↓

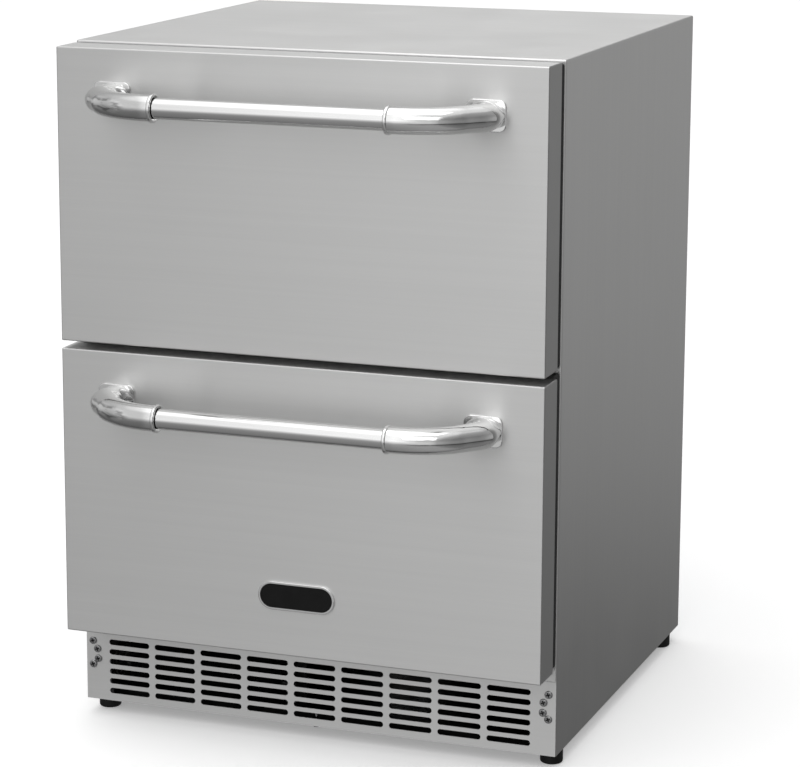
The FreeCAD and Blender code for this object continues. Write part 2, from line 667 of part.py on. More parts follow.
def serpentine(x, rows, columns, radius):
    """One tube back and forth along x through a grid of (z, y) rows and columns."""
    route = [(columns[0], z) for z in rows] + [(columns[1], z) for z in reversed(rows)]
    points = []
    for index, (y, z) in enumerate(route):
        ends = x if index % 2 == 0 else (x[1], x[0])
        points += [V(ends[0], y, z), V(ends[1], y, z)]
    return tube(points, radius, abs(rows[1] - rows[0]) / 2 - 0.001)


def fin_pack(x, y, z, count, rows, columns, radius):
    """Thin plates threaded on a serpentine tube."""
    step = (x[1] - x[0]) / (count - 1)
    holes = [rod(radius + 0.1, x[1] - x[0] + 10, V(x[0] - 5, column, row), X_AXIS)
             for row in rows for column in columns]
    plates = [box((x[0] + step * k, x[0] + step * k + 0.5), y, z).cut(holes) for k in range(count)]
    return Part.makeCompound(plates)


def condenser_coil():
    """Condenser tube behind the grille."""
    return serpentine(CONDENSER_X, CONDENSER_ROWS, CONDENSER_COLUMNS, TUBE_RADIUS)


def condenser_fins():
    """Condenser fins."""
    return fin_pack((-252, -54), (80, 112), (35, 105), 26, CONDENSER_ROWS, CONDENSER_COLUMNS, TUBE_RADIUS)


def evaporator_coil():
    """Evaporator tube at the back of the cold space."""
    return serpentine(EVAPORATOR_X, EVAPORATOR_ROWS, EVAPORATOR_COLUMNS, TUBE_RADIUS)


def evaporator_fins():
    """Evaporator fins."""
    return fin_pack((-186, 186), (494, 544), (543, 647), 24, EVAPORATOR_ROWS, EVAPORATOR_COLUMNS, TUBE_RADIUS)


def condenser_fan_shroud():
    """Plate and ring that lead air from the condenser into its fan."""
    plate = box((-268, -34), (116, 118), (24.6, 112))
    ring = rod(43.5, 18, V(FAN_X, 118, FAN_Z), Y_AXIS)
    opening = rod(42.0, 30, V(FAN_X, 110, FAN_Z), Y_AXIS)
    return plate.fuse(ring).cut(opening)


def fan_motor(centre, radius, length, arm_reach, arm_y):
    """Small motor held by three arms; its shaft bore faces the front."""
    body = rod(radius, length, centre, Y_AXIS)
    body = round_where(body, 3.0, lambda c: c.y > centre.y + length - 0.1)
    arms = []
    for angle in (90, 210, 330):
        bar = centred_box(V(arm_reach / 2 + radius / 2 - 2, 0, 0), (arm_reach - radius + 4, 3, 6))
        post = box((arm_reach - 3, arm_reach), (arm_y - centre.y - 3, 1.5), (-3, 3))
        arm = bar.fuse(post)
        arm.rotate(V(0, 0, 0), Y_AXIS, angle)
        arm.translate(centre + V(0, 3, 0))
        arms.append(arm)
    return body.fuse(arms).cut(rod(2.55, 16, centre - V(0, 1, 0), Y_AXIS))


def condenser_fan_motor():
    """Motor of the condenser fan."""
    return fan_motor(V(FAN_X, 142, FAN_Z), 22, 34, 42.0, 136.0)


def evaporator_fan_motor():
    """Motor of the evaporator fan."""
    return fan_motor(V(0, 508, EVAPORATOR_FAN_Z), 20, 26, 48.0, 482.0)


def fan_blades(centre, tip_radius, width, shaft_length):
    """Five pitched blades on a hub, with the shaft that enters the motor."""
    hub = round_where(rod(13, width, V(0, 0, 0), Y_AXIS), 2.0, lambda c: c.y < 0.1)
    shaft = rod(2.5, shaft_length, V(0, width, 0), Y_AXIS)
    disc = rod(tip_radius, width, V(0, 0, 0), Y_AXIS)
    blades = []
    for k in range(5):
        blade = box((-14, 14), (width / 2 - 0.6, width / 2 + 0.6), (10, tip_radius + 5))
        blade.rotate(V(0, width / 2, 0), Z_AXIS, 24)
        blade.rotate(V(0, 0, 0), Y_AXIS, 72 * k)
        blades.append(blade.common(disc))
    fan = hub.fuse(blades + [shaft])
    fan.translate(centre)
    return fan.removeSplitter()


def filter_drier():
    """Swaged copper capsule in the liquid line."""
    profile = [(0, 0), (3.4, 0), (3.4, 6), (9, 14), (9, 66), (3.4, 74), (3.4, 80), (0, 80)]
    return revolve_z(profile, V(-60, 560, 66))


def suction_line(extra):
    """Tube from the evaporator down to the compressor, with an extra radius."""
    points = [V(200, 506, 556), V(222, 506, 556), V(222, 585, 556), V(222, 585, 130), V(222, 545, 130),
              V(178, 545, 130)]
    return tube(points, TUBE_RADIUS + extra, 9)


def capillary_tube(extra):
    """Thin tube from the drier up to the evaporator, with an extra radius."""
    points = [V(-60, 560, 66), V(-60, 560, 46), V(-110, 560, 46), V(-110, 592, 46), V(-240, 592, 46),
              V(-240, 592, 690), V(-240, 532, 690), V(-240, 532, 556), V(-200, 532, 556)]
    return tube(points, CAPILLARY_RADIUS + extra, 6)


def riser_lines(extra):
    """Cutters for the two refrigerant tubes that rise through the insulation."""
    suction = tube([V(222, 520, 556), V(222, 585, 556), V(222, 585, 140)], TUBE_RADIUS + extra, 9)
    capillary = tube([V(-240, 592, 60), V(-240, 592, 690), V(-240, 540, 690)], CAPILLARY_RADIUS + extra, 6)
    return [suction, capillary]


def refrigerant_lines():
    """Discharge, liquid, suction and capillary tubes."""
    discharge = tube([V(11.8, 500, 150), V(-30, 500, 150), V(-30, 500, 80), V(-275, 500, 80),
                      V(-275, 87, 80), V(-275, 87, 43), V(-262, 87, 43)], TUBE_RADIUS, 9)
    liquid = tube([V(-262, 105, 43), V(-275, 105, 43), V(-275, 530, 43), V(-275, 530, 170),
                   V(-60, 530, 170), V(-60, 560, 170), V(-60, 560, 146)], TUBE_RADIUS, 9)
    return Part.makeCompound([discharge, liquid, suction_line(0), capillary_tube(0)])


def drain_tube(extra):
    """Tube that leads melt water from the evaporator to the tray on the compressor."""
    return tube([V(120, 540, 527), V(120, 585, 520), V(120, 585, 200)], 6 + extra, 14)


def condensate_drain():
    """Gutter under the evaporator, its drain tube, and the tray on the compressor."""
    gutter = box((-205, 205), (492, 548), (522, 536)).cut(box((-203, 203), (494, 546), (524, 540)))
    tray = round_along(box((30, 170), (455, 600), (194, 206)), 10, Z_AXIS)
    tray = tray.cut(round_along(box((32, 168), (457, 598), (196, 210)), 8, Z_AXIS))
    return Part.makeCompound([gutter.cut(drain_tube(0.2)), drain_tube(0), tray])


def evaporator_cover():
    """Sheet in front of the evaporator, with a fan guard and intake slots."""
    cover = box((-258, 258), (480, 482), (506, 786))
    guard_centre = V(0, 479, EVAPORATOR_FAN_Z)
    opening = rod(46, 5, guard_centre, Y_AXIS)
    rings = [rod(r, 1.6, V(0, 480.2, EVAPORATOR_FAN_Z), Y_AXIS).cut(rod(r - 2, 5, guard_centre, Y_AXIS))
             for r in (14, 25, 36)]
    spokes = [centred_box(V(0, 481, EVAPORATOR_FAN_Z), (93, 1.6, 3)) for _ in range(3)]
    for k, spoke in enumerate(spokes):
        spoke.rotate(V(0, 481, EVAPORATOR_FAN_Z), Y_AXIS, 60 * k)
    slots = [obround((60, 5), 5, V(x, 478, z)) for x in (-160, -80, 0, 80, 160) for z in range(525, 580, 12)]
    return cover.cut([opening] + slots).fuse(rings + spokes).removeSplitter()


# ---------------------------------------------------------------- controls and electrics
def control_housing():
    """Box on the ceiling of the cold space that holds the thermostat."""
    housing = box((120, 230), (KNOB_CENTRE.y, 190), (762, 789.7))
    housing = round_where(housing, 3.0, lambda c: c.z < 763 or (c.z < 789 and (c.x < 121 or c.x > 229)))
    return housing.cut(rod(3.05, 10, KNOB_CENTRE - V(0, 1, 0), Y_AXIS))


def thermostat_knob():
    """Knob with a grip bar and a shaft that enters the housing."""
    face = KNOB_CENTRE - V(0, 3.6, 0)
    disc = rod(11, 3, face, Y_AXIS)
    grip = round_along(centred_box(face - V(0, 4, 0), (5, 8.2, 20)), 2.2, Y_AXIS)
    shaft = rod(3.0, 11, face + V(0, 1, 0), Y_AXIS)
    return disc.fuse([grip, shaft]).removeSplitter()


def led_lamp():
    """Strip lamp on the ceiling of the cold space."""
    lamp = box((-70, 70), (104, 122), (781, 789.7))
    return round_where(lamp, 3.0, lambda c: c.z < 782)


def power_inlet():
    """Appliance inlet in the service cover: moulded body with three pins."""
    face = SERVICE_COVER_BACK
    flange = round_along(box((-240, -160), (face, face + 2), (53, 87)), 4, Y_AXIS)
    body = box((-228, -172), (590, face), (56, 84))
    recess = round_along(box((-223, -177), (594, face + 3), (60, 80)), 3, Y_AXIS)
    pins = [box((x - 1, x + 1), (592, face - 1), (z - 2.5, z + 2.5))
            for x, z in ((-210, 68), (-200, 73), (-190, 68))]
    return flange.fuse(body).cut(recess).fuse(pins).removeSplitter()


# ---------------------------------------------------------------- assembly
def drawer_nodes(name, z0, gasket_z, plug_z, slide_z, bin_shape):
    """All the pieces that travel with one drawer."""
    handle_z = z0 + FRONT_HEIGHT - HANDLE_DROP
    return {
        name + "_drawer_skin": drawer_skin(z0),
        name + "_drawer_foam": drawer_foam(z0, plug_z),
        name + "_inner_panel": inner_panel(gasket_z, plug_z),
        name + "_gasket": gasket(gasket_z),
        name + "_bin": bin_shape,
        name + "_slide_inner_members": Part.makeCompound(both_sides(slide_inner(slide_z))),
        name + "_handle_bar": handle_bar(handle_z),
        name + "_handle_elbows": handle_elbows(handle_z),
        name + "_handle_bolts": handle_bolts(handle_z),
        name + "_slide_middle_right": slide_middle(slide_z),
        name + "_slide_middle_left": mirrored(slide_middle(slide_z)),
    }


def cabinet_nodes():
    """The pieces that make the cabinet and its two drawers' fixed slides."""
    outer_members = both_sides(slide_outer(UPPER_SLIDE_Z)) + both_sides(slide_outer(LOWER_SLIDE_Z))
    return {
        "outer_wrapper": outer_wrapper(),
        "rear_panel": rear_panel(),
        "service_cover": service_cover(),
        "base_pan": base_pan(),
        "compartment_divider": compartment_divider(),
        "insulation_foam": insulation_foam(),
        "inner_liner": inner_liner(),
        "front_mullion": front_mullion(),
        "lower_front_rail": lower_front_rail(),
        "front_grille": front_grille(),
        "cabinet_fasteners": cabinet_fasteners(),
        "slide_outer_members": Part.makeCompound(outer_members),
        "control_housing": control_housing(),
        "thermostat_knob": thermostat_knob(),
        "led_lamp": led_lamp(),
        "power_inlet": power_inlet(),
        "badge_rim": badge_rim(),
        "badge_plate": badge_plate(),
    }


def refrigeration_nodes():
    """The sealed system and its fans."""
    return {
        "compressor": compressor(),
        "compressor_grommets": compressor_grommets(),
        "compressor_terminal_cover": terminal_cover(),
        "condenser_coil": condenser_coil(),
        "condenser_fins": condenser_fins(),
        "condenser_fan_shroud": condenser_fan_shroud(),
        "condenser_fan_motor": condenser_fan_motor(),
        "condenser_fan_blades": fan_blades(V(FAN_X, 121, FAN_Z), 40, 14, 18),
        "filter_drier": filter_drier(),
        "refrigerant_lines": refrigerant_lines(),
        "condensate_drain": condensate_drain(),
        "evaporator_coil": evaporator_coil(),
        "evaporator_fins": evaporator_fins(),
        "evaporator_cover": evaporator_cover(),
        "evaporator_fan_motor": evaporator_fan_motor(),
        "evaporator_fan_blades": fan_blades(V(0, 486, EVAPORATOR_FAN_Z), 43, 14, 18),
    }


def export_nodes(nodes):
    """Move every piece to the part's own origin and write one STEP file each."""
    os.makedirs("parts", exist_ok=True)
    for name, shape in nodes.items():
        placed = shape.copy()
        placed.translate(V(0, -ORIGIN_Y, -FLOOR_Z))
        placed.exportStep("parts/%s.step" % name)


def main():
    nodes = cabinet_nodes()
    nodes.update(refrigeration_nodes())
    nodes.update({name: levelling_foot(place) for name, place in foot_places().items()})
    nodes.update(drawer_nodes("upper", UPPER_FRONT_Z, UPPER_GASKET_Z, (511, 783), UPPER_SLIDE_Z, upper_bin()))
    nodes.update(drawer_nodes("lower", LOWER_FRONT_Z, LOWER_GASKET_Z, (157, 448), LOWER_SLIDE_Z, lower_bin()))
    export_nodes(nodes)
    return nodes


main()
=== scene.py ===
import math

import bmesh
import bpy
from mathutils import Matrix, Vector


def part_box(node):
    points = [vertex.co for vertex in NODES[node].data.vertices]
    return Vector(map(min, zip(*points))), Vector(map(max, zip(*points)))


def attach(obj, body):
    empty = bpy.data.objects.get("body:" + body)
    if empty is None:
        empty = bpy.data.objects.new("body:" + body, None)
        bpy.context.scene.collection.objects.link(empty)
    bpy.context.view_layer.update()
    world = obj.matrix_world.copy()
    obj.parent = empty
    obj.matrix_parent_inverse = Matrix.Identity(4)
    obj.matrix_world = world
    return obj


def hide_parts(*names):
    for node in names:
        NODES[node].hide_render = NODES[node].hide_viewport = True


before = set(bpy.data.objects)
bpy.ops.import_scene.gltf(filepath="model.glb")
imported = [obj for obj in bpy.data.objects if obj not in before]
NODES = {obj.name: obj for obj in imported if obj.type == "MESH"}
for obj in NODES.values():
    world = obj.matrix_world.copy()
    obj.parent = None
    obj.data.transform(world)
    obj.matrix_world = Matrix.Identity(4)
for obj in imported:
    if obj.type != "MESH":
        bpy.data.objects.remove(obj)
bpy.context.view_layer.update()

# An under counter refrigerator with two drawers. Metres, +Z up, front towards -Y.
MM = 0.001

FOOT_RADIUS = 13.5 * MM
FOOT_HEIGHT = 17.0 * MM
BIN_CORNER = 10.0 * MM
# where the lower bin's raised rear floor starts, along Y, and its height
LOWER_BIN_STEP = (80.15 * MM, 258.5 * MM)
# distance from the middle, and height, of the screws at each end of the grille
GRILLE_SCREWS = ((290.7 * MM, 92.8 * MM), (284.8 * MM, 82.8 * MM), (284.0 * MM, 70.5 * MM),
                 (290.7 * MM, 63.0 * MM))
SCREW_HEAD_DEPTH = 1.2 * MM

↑

• TASK DETAILS
Quote the listing word for word from its first line through the line in which "return tube(points, radius, abs(rows[1]" appears.

• ANSWER TO THE PROBLEM
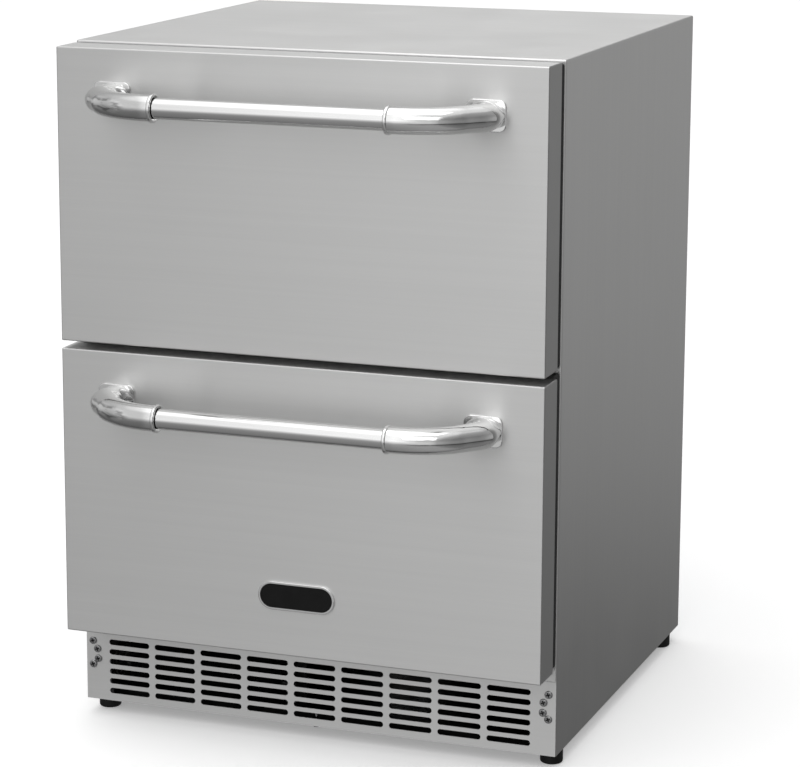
The FreeCAD and Blender code for this object continues. Write part 2, from line 667 of part.py on. More parts follow.
def serpentine(x, rows, columns, radius):
    """One tube back and forth along x through a grid of (z, y) rows and columns."""
    route = [(columns[0], z) for z in rows] + [(columns[1], z) for z in reversed(rows)]
    points = []
    for index, (y, z) in enumerate(route):
        ends = x if index % 2 == 0 else (x[1], x[0])
        points += [V(ends[0], y, z), V(ends[1], y, z)]
    return tube(points, radius, abs(rows[1] - rows[0]) / 2 - 0.001)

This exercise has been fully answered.